ALAN: Yes – that sounds just like him! He’s actually written a lot of novelizations. One of them was the novelization of the film Dark Star. I’ve always been a fan of the film. Not only was it first class science fiction, it was also extremely funny, often quite subtly so. I approached the novelization with some trepidation. Would the humour still be there? Much to my relief, it was. Alan Dean Foster perfectly captured both the letter and the spirit of the movie and now I find that the book and the movie are inextricably mixed up in my head.
It turns out that he is really rather good at humorous SF, such a relief in this day and age when so much SF takes itself far too seriously.
JANE: Okay.

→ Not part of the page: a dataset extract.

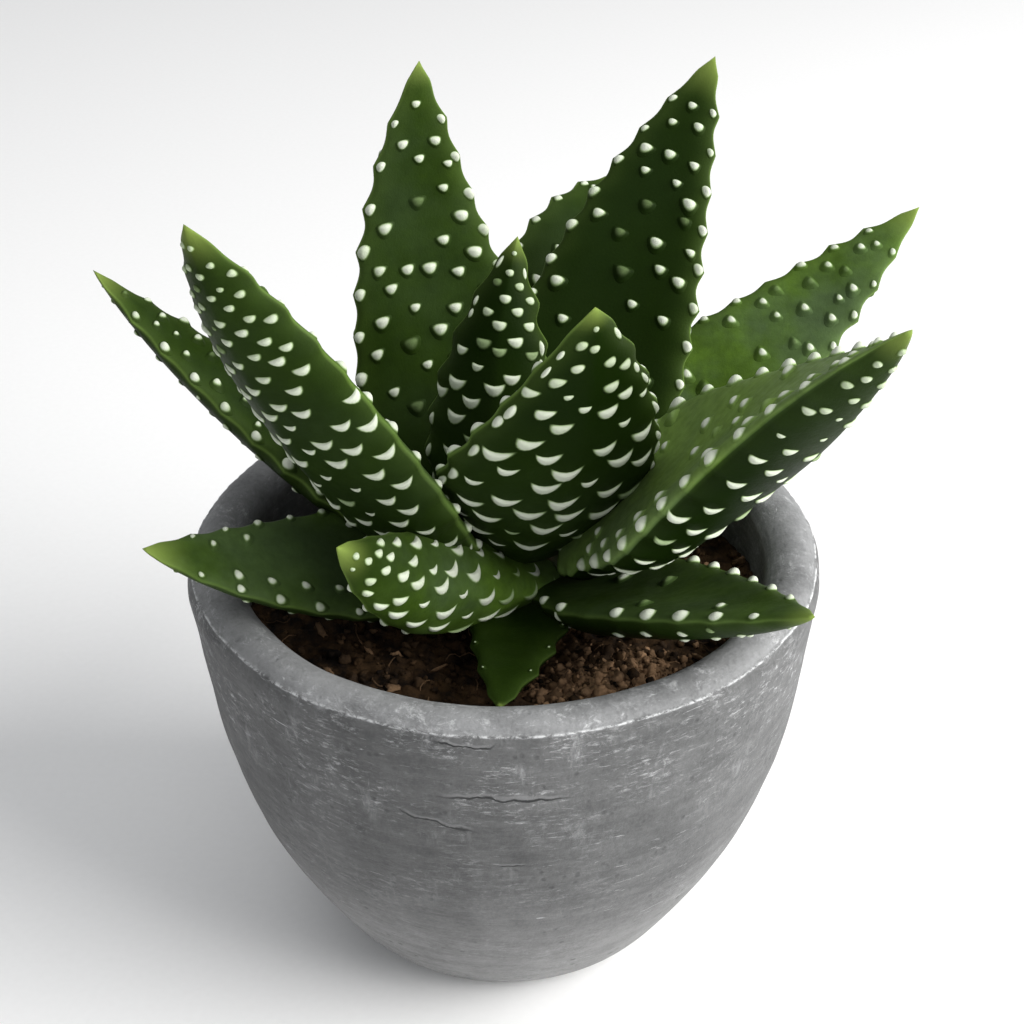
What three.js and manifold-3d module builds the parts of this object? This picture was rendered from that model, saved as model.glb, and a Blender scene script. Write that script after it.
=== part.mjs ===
// A small haworthia growing in a cup-shaped cement planter.
// Millimetres, +Z up, +X to the right and +Y to the back of the view in the photograph.
// The origin is the centre of the flat base that the planter stands on.

import * as THREE from "three";
import { mergeVertices } from "three/addons/utils/BufferGeometryUtils.js";
import Module from "manifold-3d";

const wasm = await Module();
wasm.setup();

// Planter: an eighty millimetre cup with a thick, softly rounded lip.
const POT_RADIUS = 40;
const POT_HEIGHT = 58.4;
const LIP_ROUNDING = 3.4;
const FLOOR = 8;
const POT_SIDES = 48;

// Outer wall between the base and the lip, as radius and height.
const POT_OUTLINE = [
  [18.4, 0],
  [20.3, 0.5],
  [22.9, 2.6],
  [26.0, 6.8],
  [30.0, 13.9],
  [34.2, 23.2],
  [37.3, 34.2],
  [38.9, 45.2],
];

// Inner wall below the lip, as radius and height.
const CAVITY_OUTLINE = [
  [32.9, 50],
  [30.9, 36],
  [27.0, 22],
  [20.0, 10.5],
  [14.0, FLOOR],
];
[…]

I’ve my pen and paper ready. Can you give me some titles?
ALAN: I suppose you could call Mad Amos a weird west book. (Yes, that really is a genre.) The book is a collection of linked short stories about Mad Amos Malone. He is a mountain man who rides a horse called Worthless. He has adventures out West with dragons and spirits and shamans and volcanoes. The stories are enormous fun. I particularly enjoyed the very understated scene where Amos adjusted the leather patch on his horse’s forehead and reminded himself to file the horn down because it was starting to grow again…
JANE: I bet these are good. Alan Dean Foster lives in Arizona, so he’d have an advantage when writing about the wild west… I’ll definitely look for these.
ALAN: Yes – Ross Ed Hagar, the hero of Jed the Dead, wants to see the Pacific Ocean, so he sets out to drive across America. On the way he comes into possession of the corpse of an alien. As one does…
He calls the alien Jed and sits him in the passenger seat and talks to him, though the conversations do tend to be a bit one sided. Jed attracts a lot of attention on the trip, but Ross Ed always bluffs his way through. And then the government gets in on the act, and so do several other interested parties, some of them more or less sane, some of them more or less legal and some of them more or less human. But Jed doesn’t care. He’s dead. Even just thinking about this book puts a smile on my face and I really feel I have to go and read it again.
JANE: “As one does…” You are distinctly evil! Now I must find a copy of this book. In fact, after our recent book chats, the idea of being able to raid your library would be a definite incentive for us to move to New Zealand.
ALAN: Then I suggest you book your tickets.